Outra estudante, por exemplo, foi estuprada por cinco jogadores de futebol americano da universidade depois de beber numa festa, perdendo e recobrando a consciência repetidas vezes enquanto eles se revezavam para fazer sexo com ela durante duas horas. Assim como Allison, ela realizou exames que atestaram seus machucados e fez a denúncia à polícia. Os detetives, porém, duvidaram de seu relato com os motivos clássicos para questionar a vítima. Ela não teria traído o namorado e inventado que tinha sido estuprada por ter se arrependido depois? Será que os homens não tinham achado, por algum motivo, que aquilo era consensual? Será que ela não se enganou sobre o que aconteceu? No fim das contas, o detetive responsável concluiu que não havia “causa provável para oferecer denúncia contra nenhum dos envolvidos no incidente”. Afinal, era a palavra dela contra a de cinco.

Qualquer semelhança com o caso da adolescente estuprada por 30 homens no Rio não é mera coincidência. Segundo “Missoula”, pelo menos 80% dos estupros não são denunciados e uma pequena parcela dessas denúncias resulta em condenação. “Há uma mitologia de que mulheres mentem sobre terem sido estupradas. Algumas mulheres mentem — entre dois e 10% segundo pesquisas. Muitos estudos dizem isso. É um número pequeno, não muito diferente dos outros crimes”, disse Krakauer em entrevista à NPR. “A diferença é que nos outros crimes não se assume que a vítima está mentindo. Você acredita na palavra da vítima. As vítimas de estupro são tratadas de um jeito diferente do que as de outros crimes. O livro é um olhar de perto sobre o que é ser vítima de estupro: a dor e os obstáculos pelos quais você passa para conseguir qualquer tipo de justiça.”

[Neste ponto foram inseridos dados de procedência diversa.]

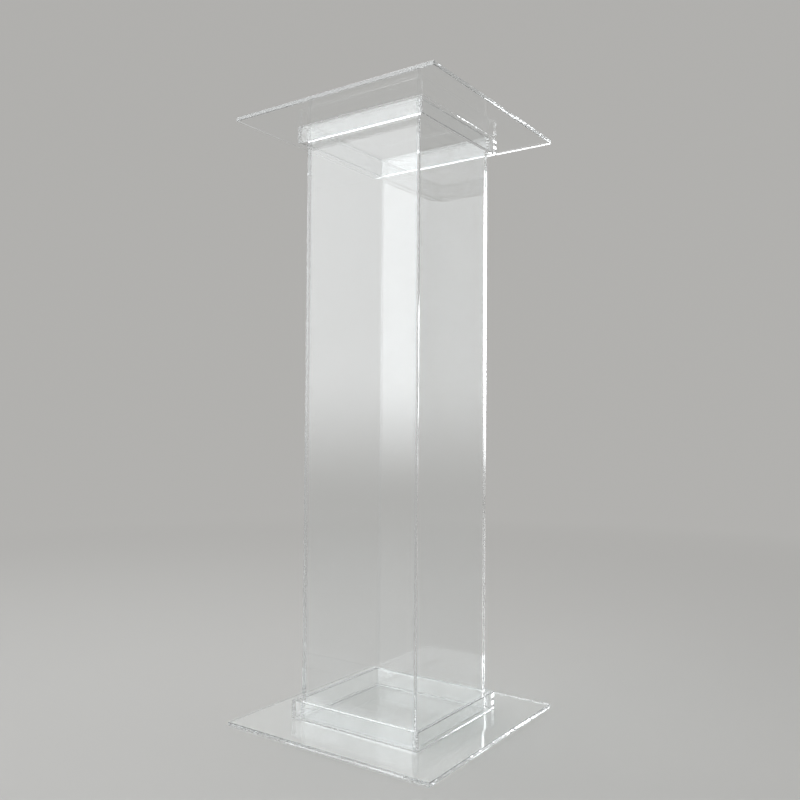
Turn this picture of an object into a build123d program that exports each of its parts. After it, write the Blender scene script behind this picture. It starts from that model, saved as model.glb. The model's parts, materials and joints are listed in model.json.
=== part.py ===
from build123d import *
import os

# Clear acrylic display pedestal: a square base plate, a tall hollow column of four panels,
# and a square top plate. A low collar of four strips stands on the base plate around the
# column's foot, and a like collar hangs under the top plate around the column's head.
# Lengths are in millimetres and +Z is up. The origin is the middle of the base's underside.
# The front of the pedestal faces -Y, and its right side faces +X.

# Base and top plates
plate_side = 300.0
plate_thickness = 5.0
plate_corner_radius = 1.5

# Column panels, all four cut to one width
panel_width = 165.0
panel_thickness = 5.0
column_height = 760.0

# Collar strips
collar_height = 22.0
strip_thickness = 5.0
collar_clearance = 4.0

# Edges that stay open to the hand
eased_edge = 0.5

# Levels of the stacked pieces
column_foot = plate_thickness
column_head = column_foot + column_height
top_collar_foot = column_head - collar_height

# The left and right panels cover the ends of the front and back panels
column_inside_x = panel_width
column_inside_y = panel_width - 2 * panel_thickness
column_outside_x = column_inside_x + 2 * panel_thickness
column_outside_y = panel_width

# Each collar leaves the same gap all round the column
collar_inside_x = column_outside_x + 2 * collar_clearance
collar_inside_y = column_outside_y + 2 * collar_clearance

BOTTOM_END = 0
TOP_END = -1

os.makedirs("parts", exist_ok=True)


def plate(name, underside):
    """A square sheet lying flat, with rounded corners and every long edge eased."""
    with BuildPart() as sheet:
        with BuildSketch(Plane.XY.offset(underside)):
            RectangleRounded(plate_side, plate_side, plate_corner_radius)
        extrude(amount=plate_thickness)
        flat_faces = sheet.faces().filter_by(Axis.Z)
        chamfer(flat_faces.edges(), length=eased_edge)
    sheet.part.label = name
    export_step(sheet.part, f"parts/{name}.step")


def butted_wall(name, outward, inside_x, inside_y, thickness, foot, height, open_ends):
    """A front or back wall, as wide as the space inside, whose ends butt on the side walls."""
    with BuildPart() as wall:
        with BuildSketch(Plane.XY.offset(foot)):
            with Locations((0, outward * (inside_y + thickness) / 2)):
                Rectangle(inside_x, thickness)
        extrude(amount=height)
        ends = wall.faces().sort_by(Axis.Z)
        open_edges = ShapeList()
        for end in open_ends:
            open_edges += ends[end].edges().filter_by(Axis.X)
        chamfer(open_edges, length=eased_edge)
    wall.part.label = name
    export_step(wall.part, f"parts/{name}.step")


def lapping_wall(name, outward, inside_x, inside_y, thickness, foot, height, open_ends):
    """A left or right wall, long enough to cover the ends of the front and back walls."""
    with BuildPart() as wall:
        with BuildSketch(Plane.XY.offset(foot)):
            with Locations((outward * (inside_x + thickness) / 2, 0)):
                Rectangle(thickness, inside_y + 2 * thickness)
        extrude(amount=height)
        outer_face = wall.faces().sort_by(Axis((0, 0, 0), (outward, 0, 0)))[-1]
        ends = wall.faces().sort_by(Axis.Z)
        open_edges = outer_face.edges().filter_by(Axis.Z)
        for end in open_ends:
            open_edges += ends[end].edges()
        chamfer(open_edges, length=eased_edge)
    wall.part.label = name
    export_step(wall.part, f"parts/{name}.step")


def four_walls(prefix, *sizes):
    """Four walls round a rectangular space: two butted, and two that lap their ends."""
    for side, outward in (("front", -1), ("back", 1)):
        butted_wall(f"{prefix}_{side}", outward, *sizes)
    for side, outward in (("left", -1), ("right", 1)):
        lapping_wall(f"{prefix}_{side}", outward, *sizes)


# Base plate with its collar, open at the top to take the column's foot
plate("base_plate", 0)
four_walls(
    "base_collar",
    collar_inside_x,
    collar_inside_y,
    strip_thickness,
    plate_thickness,
    collar_height,
    (TOP_END,),
)

# Column, open at both ends
four_walls(
    "column_panel",
    column_inside_x,
    column_inside_y,
    panel_thickness,
    column_foot,
    column_height,
    (BOTTOM_END, TOP_END),
)

# Top plate with its collar, open at the bottom to drop over the column's head
four_walls(
    "top_collar",
    collar_inside_x,
    collar_inside_y,
    strip_thickness,
    top_collar_foot,
    collar_height,
    (BOTTOM_END,),
)
plate("top_plate", column_head)
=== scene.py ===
import bpy
import json
from math import pi, radians
from mathutils import Matrix, Vector


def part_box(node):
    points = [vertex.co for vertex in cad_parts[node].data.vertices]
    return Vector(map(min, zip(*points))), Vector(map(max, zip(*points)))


# A clear acrylic display pedestal in a round pale studio. Lengths are in metres.
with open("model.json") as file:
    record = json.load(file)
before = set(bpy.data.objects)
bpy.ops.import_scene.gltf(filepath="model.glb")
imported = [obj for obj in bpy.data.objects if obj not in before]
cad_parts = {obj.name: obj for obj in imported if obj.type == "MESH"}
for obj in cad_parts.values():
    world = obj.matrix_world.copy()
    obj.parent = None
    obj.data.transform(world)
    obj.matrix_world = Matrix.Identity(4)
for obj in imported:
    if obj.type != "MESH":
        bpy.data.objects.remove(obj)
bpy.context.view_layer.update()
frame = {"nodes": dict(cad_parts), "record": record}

# Camera, at the photograph's viewing angle. Its lens is in millimetres.
CAMERA_PLACE = (0.6178, -0.8821, 0.3787)
CAMERA_TURN = radians(34.80)
CAMERA_RISE = radians(1.72)
CAMERA_ROLL = radians(0.43)
CAMERA_LENS = 36.93

# Round studio, with its floor a hair below the base plate's underside
STUDIO_RADIUS = 4.4
STUDIO_HEIGHT = 4.0
STUDIO_SIDES = 128
COVE_RADIUS = 1.8
COVE_STEPS = 24
FLOOR_GAP = 0.0003
PAPER_COLOUR = (0.60, 0.595, 0.58, 1.0)
PAPER_ROUGHNESS = 0.6

# The paper's even tone, the distances over which it comes in, and its share from there on
BACKDROP_TONE = (0.455, 0.45, 0.437, 1.0)
BACKDROP_RANGE = (0.5, 2.3)
BACKDROP_SHARE = 0.92

# Lamps. Brightness is power over pi and the lamp's area.
# A fade is how much of the width, and of the height, goes dim at each edge.
WINDOW_PLACE = (-1.45, -2.05, 1.25)
WINDOW_AIM = (0, 0, 1.25)
WINDOW_SIZE = (2.2, 2.4)
WINDOW_BRIGHTNESS = 3.1
WINDOW_FADE = (0.15, 0.24)
WINDOW_COLOUR = (0.95, 0.98, 1.0)
OVERHEAD_PLACE = (-0.6, 0.3, 3.0)
OVERHEAD_AIM = (0, 0, 0.2)
OVERHEAD_SIZE = (3.2, 3.2)
OVERHEAD_BRIGHTNESS = 3.5
OVERHEAD_FADE = (0.42, 0.42)
WORLD_COLOUR = (0.5, 0.5, 0.5, 1.0)
WORLD_STRENGTH = 0.8
BOUNCES = 64

# Cast acrylic
ACRYLIC_IOR = 1.49
FACE_TINT = (0.990, 0.997, 1.0, 1.0)
AGED_TINT = (0.986, 0.992, 0.992, 1.0)
EDGE_TINT = (0.945, 0.965, 0.980, 1.0)
SHADOW_TINT = (0.93, 0.94, 0.94, 1.0)
CLEAR = (1.0, 1.0, 1.0, 1.0)

# How far a surface faces along one axis. Square on is 1.
EASED_BELOW = 0.97
SQUARE_ON = 0.9
HALF = 0.5

# Noise behind the marks: scale, layers of detail, and the strength of each finer layer
WAVE_NOISE = (13.0, 1.0, 0.4)
SAW_MARK_NOISE = (900.0, 2.0, 0.6)
SAW_RIPPLE_NOISE = (120.0, 2.0, 0.5)
WEAR_NOISE = (6.0, 3.0, 0.6)
CLOUD_NOISE = (260.0, 3.0, 0.6)
STREAK_NOISE = (1.0, 0.0, 0.5)

# The noise levels at which a mark starts and is full
MIDDLING = (0.3, 0.7)
SMEARED = (0.52, 0.72)
WIPED = (0.48, 0.62)
CLOUDED = (0.55, 0.80)
NICKED_ABOVE = 0.74

# Two sets of hairlines: turn in radians, length, width, and the noise level they stand above
HAIRLINE_SETS = ((0.35, 0.050, 0.0007, 0.80), (1.95, 0.035, 0.0006, 0.81))

# Dust specks, and the share of cells that hold one
DUST_SPACING = 0.011
DUST_SIZE = 0.0007
DUST_ON_WALLS = 0.10
DUST_ON_TOPS = 0.45

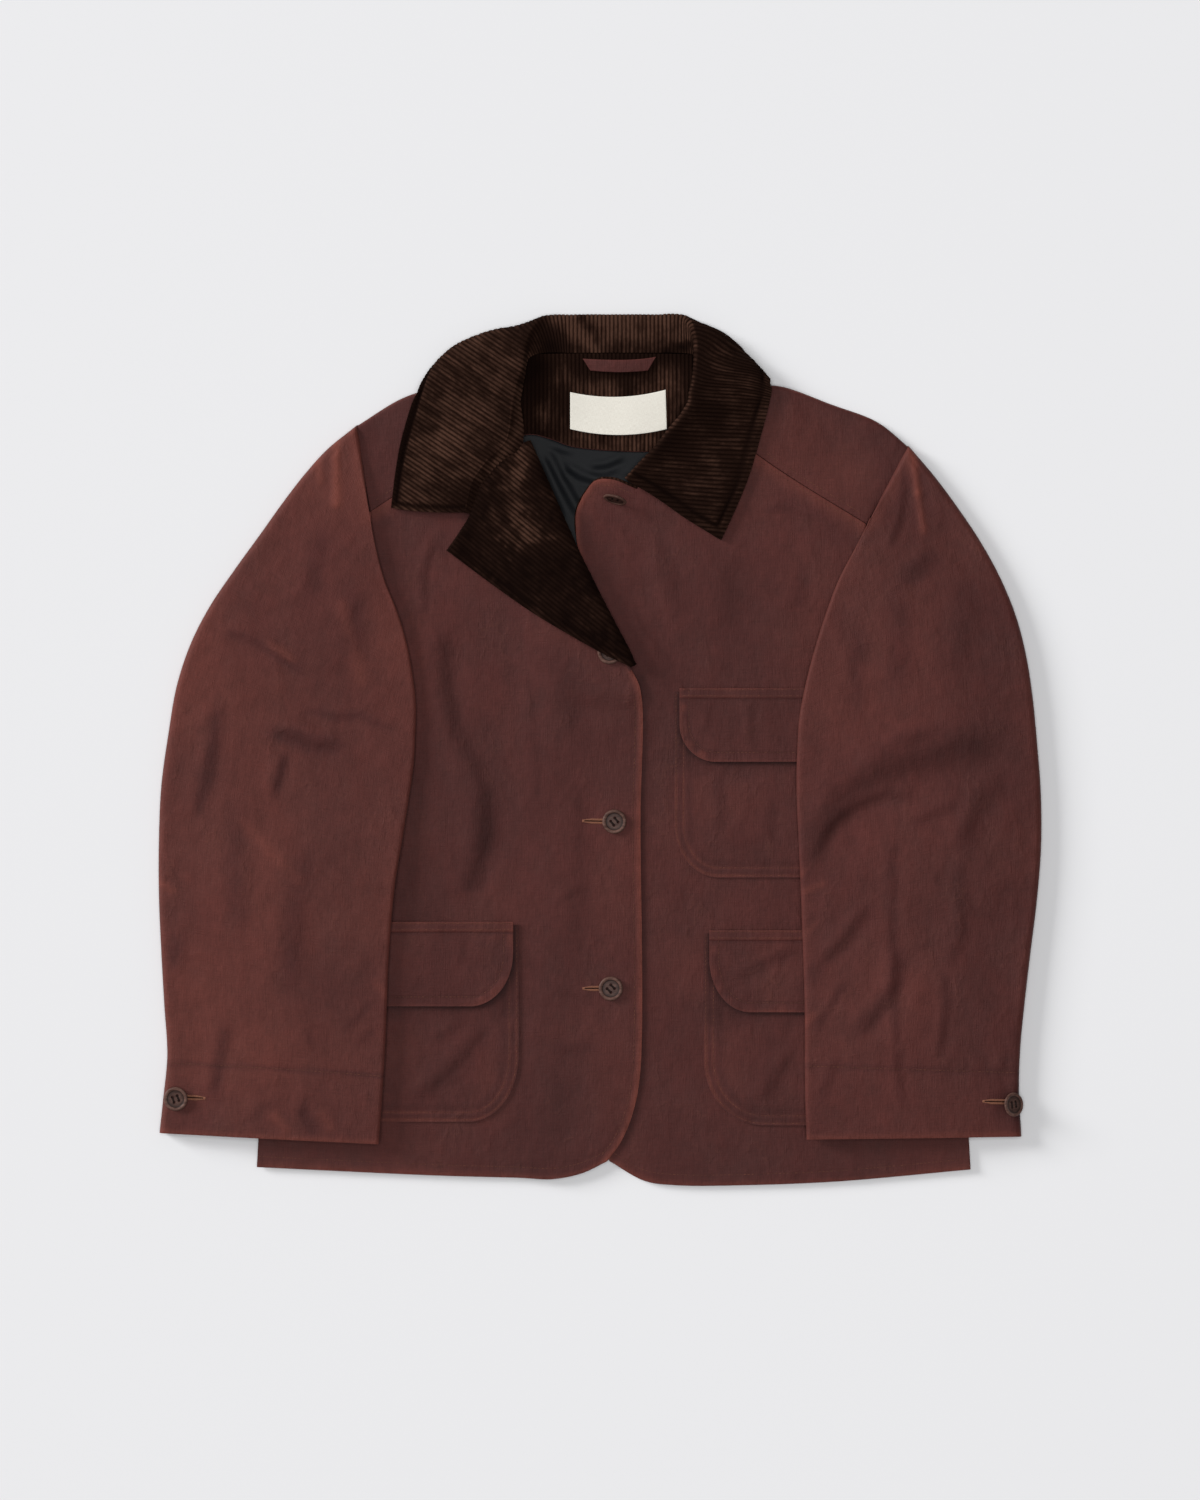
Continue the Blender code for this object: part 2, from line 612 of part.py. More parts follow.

“Missoula” tem o nome de uma pequena cidade americana, mas é sobre muito mais do que ela. Vem à memória, por exemplo, a denúncia de alunas da USP de estupros em festas promovidas na faculdade de medicina e a existência de uma cultura machista nos trotes universitários. Segundo elas, não só as denúncias não eram investigadas pela faculdade como elas ainda eram perseguidas pelos colegas, que as chamavam de mentirosas — como várias personagens do livro.

“É sistêmico pra caramba. Missoula é, infelizmente, um caso típico. Tem bons policiais e promotores, mas até mulheres detetives têm essa sensação de resignação, tipo… Você sabe que os promotores não vão atrás desse cara, por que vamos gastar nosso tempo? Literalmente, se eles não têm uma confissão nem levam à justiça. Temos um longo, longo caminho pela frente”, disse Krakauer no ano passado.

Meticuloso, “Missoula” é uma leitura importante, não só nesta semana, em que houve grande repercussão de um caso de estupro coletivo no Rio de Janeiro. É importante porque acontece sempre, uma vez a cada 11 minutos no Brasil — como a maioria dos casos não é registrado, o número deve ser ainda maior. Enquanto 30 homens violentarem uma mulher sem que um só se manifeste, enquanto as pessoas duvidarem das vítimas, enquanto disserem “ninguém merece ser estuprado, mas…”, precisaremos discutir o estupro. Precisamos discutir o estupro. E as questões que “Missoula” levanta são fundamentais.